History may well call the second Balfour Declaration the greatest masterstroke of British statecraft since the War. It not only passed the buck of European unpopularity from John to Sam; but it also convinced Englishmen that they had made a noble sacrifice, and that if only U. S. citizens were greathearted enough to do likewise the earth would be a better place. To this day millions of Englishmen quite honestly fail to see that if A owes B, and B owes C, and C owes D, and then if "debts should be canceled all round," the sole and total loss falls upon D—upon the U. S. Treasury.

However, no one could and no one ever did for long hate Arthur Balfour. He and his countrymen are gifted with a power of believing themselves in the right so powerfully that their opinion is apt to prevail at last. Shortly before tha. great Irish patriot Thomas Power ("Tay Pay") O'Connor, "Father of the House of Commons." died (TIME. Nov. 25). he wrote with a sort of Irish wonder that the Earl of Balfour had so far as he could see always considered him a personal friend, and it plainly appeared that Mr. O'Connor, too, was forced to consider the Earl his friend outside of politics. Yet "Tay Pay" had slashed and fought with all his might against Mr. Balfour when that young man was Queen Victoria's Chief Secretary for Ireland, and was called in Dublin "Base and Bloody Balfour!"

Certainly no Englishman ever executed Irishmen who resisted the authority of the Crown, with cooler unconcern. Yet this was the same young man whom Cambridge called "Miss Nancy," and who had sat languidly in the House of Commons a few months before his appointment, sucking a thermometer in full view of the Empire to assure himself that his health was perfect.

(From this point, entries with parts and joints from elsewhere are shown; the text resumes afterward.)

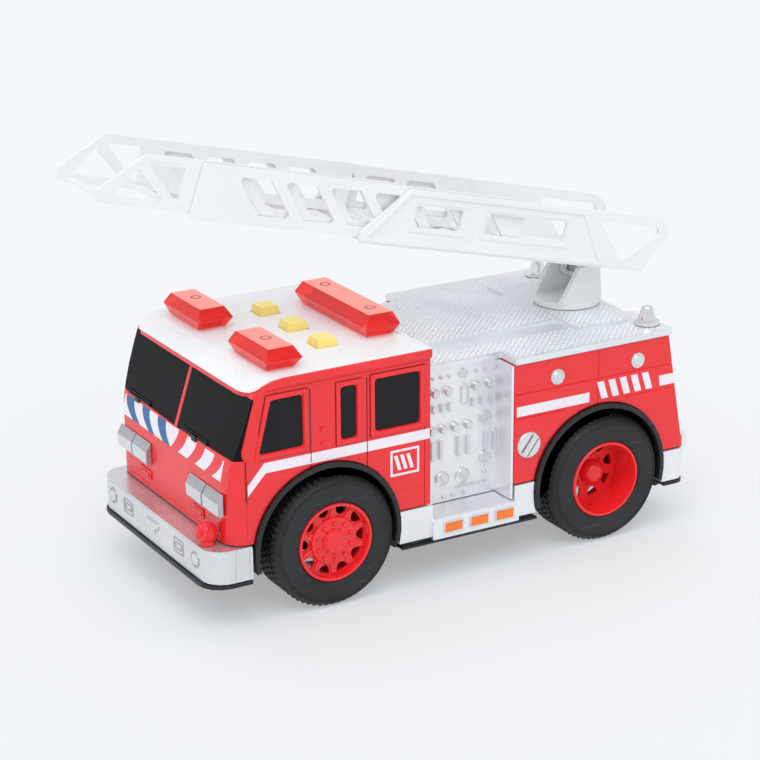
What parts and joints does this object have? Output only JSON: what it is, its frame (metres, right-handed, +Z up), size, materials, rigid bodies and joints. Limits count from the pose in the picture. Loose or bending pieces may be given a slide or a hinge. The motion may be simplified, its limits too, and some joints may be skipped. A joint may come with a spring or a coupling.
{
  "type": "toy fire engine",
  "caption": "Toy fire engine with rolling wheels, roof push buttons and an extending ladder on a swivelling turntable.",
  "frame": {"origin": "on the ground, midway along the overall length and width at rest", "axes": "+X forward, +Y to the vehicle's left, +Z up"},
  "size_m": [0.3314, 0.1362, 0.2354],
  "materials": {
    "red_plastic": "glossy moulded red plastic",
    "white_plastic": "satin moulded white plastic",
    "silver_plastic": "silver-painted moulded plastic",
    "black_plastic": "satin moulded black plastic",
    "glossy_black": "glossy black plastic",
    "black_rubber": "matt moulded rubber",
    "yellow_plastic": "satin moulded yellow plastic",
    "clear_red_plastic": "translucent red plastic",
    "circuit_board": "green circuit board",
    "plated_steel": "plated metal",
    "chromed_plastic": "chromed plastic"
  },
  "bodies": {
    "vehicle": {"cab_shell": "red_plastic", "rear_body": "red_plastic", "siren": "red_plastic", "cab_roof": "white_plastic", "deck": "silver_plastic", "front_bumper": "silver_plastic", "rear_bumper": "silver_plastic", "headlight_left": "silver_plastic", "headlight_right": "silver_plastic", "side_step_left": "silver_plastic", "side_step_right": "silver_plastic", "pump_panel_left": "silver_plastic", "pump_panel_right": "silver_plastic", "chassis": "black_plastic", "battery_cover": "black_plastic", "speaker": "black_plastic", "wheel_arch_front_left": "black_plastic", "wheel_arch_front_right": "black_plastic", "wheel_arch_rear_left": "black_plastic", "wheel_arch_rear_right": "black_plastic", "windscreen_left": "glossy_black", "windscreen_right": "glossy_black", "door_window_left": "glossy_black", "door_window_right": "glossy_black", "narrow_window_left": "glossy_black", "narrow_window_right": "glossy_black", "rear_window_left": "glossy_black", "rear_window_right": "glossy_black", "rear_light_bar": "clear_red_plastic", "front_light_left": "clear_red_plastic", "front_light_right": "clear_red_plastic", "circuit_board": "circuit_board", "battery_1": "plated_steel", "battery_2": "plated_steel", "battery_3": "plated_steel", "chassis_screw_1": "plated_steel", "chassis_screw_2": "plated_steel", "chassis_screw_3": "plated_steel", "chassis_screw_4": "plated_steel", "beacon_left": "chromed_plastic", "beacon_right": "chromed_plastic"},
    "front_wheels": {"front_axle": "plated_steel", "front_rim_left": "red_plastic", "front_rim_right": "red_plastic", "front_tyre_left": "black_rubber", "front_tyre_right": "black_rubber"},
    "rear_wheels": {"rear_axle": "plated_steel", "rear_rim_left": "red_plastic", "rear_rim_right": "red_plastic", "rear_tyre_left": "black_rubber", "rear_tyre_right": "black_rubber"},
    "turntable": {"turntable": "white_plastic", "ladder_pin": "plated_steel"},
    "ladder_base": {"ladder_base": "white_plastic"},
    "ladder_middle": {"ladder_middle": "white_plastic"},
    "ladder_fly": {"ladder_fly": "white_plastic"},
    "button_left": {"button_left": "yellow_plastic"},
    "button_middle": {"button_middle": "yellow_plastic"},
    "button_right": {"button_right": "yellow_plastic"},
    "power_switch": {"power_switch": "black_plastic"}
  },
  "joints": [
    {"name": "front_wheels_spin", "type": "hinge", "parent": "vehicle", "child": "front_wheels", "pos_m": [0.063, 0, 0.0349], "axis": [0, 1, 0], "continuous": true},
    {"name": "rear_wheels_spin", "type": "hinge", "parent": "vehicle", "child": "rear_wheels", "pos_m": [-0.102, 0, 0.0349], "axis": [0, 1, 0], "continuous": true},
    {"name": "turntable_swivel", "type": "hinge", "parent": "vehicle", "child": "turntable", "pos_m": [-0.12, 0, 0.1148], "axis": [0, 0, 1], "continuous": true},
    {"name": "ladder_raise", "type": "hinge", "parent": "turntable", "child": "ladder_base", "pos_m": [-0.127, 0, 0.131], "axis": [0, -1, 0], "range_deg": [-11, 26]},
    {"name": "middle_section_slide", "type": "slide", "parent": "ladder_base", "child": "ladder_middle", "axis": [0.9724, 0, 0.2334], "range_m": [-0.088, 0.03]},
    {"name": "fly_section_slide", "type": "slide", "parent": "ladder_middle", "child": "ladder_fly", "axis": [0.9724, 0, 0.2334], "range_m": [-0.045, 0.05]},
    {"name": "button_left_press", "type": "slide", "parent": "vehicle", "child": "button_left", "axis": [0, 0, -1], "range_m": [0, 0.0025], "stiffness_N_per_m": 400, "springref_m": -0.0004},
    {"name": "button_middle_press", "type": "slide", "parent": "vehicle", "child": "button_middle", "axis": [0, 0, -1], "range_m": [0, 0.0025], "stiffness_N_per_m": 400, "springref_m": -0.0004},
    {"name": "button_right_press", "type": "slide", "parent": "vehicle", "child": "button_right", "axis": [0, 0, -1], "range_m": [0, 0.0025], "stiffness_N_per_m": 400, "springref_m": -0.0004},
    {"name": "power_switch_slide", "type": "slide", "parent": "vehicle", "child": "power_switch", "axis": [1, 0, 0], "range_m": [0, 0.0055]}
  ]
}
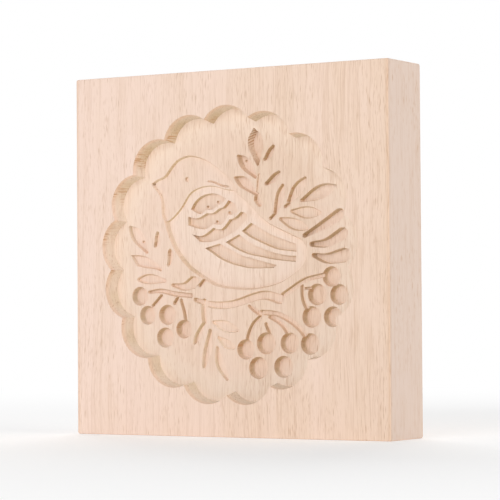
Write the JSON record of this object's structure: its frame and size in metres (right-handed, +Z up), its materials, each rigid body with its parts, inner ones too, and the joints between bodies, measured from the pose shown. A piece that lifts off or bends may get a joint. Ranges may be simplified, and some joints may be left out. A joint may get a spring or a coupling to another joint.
{
  "type": "cookie mould",
  "caption": "Square block of pale beech with a sunk scalloped medallion, carved with a bird on a branch of leaves and berries, for pressing cookie dough.",
  "frame": {"origin": "middle of the bottom edge face that the block stands on", "axes": "+Z up along the block's height and the grain, -Y out of the carved face, +X to the right of the carving seen from the front"},
  "size_m": [0.12, 0.022, 0.12],
  "materials": {
    "beech": "bare sanded beech, unoiled, fine flecks of ray"
  },
  "bodies": {
    "root": {"carved_block": "beech"}
  },
  "joints": []
}
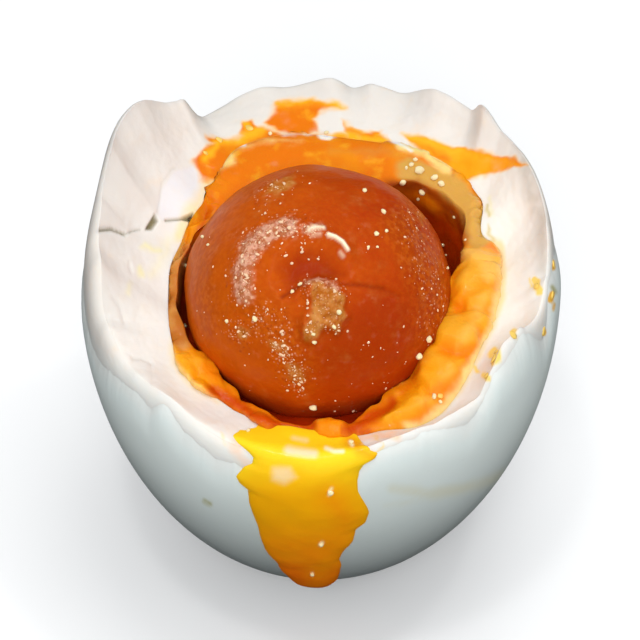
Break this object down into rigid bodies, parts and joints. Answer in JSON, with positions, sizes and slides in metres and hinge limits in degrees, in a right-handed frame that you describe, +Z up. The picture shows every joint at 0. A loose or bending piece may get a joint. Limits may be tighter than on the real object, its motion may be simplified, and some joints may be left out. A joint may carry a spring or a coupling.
{
  "type": "salted duck egg",
  "caption": "Salted duck egg opened at its blunt end: pale blue-green shell, broken white, round red yolk in soft oily curd, and oil running down the front.",
  "frame": {"origin": "middle of the small flat spot at the egg's pointed end, which it stands on", "axes": "+Z up, out of the opened blunt end; -Y towards the side that the oil runs down"},
  "size_m": [0.047, 0.0491, 0.0477],
  "materials": {
    "shell": "eggshell, pale blue-green, satin",
    "white": "cooked salted egg white, ivory, moist",
    "curd": "soft outer yolk, yellow-orange, lumpy and oily",
    "yolk": "firm salted yolk, red-orange, grainy under a film of oil",
    "oil": "dark red yolk oil, wet",
    "run": "golden yolk oil, wet"
  },
  "bodies": {
    "root": {"shell": "shell", "white": "white", "curd": "curd", "yolk": "yolk", "oil": "oil", "run": "run"}
  },
  "joints": []
}
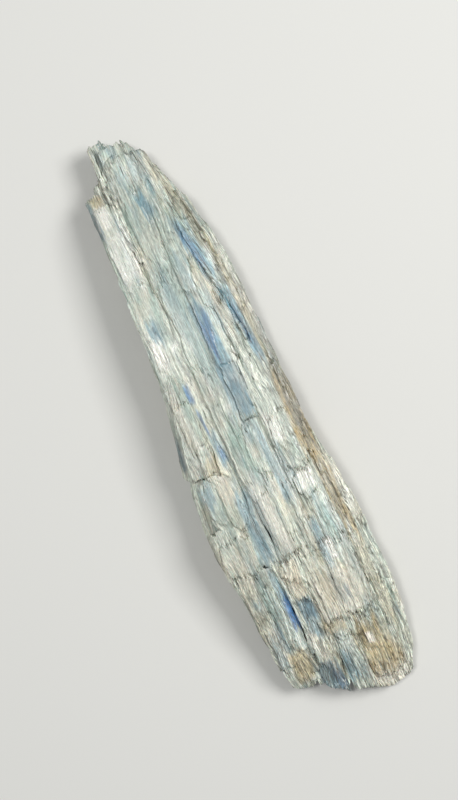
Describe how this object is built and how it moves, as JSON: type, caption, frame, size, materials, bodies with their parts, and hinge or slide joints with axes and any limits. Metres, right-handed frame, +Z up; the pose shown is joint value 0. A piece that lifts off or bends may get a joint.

Aristocrat, scholar, philosopher, golfer, musician, one of the most feared debaters upon any subject in the House of Commons of his time, the Earl of Balfour was a "bloody" man of action only when he could not be a flaneur. He wrote a book exalting ''philosophic doubt," followed by other books on philosophy and theology: upholding religion. As Count Carlo Sforza says: "Let us imagine for a moment an analogously contradictory moral and intellectual conduct of life, with an American or Italian or French statesman or diplomat. We may readily see the unpleasant conclusions that everybody—to begin with, Englishmen—would draw."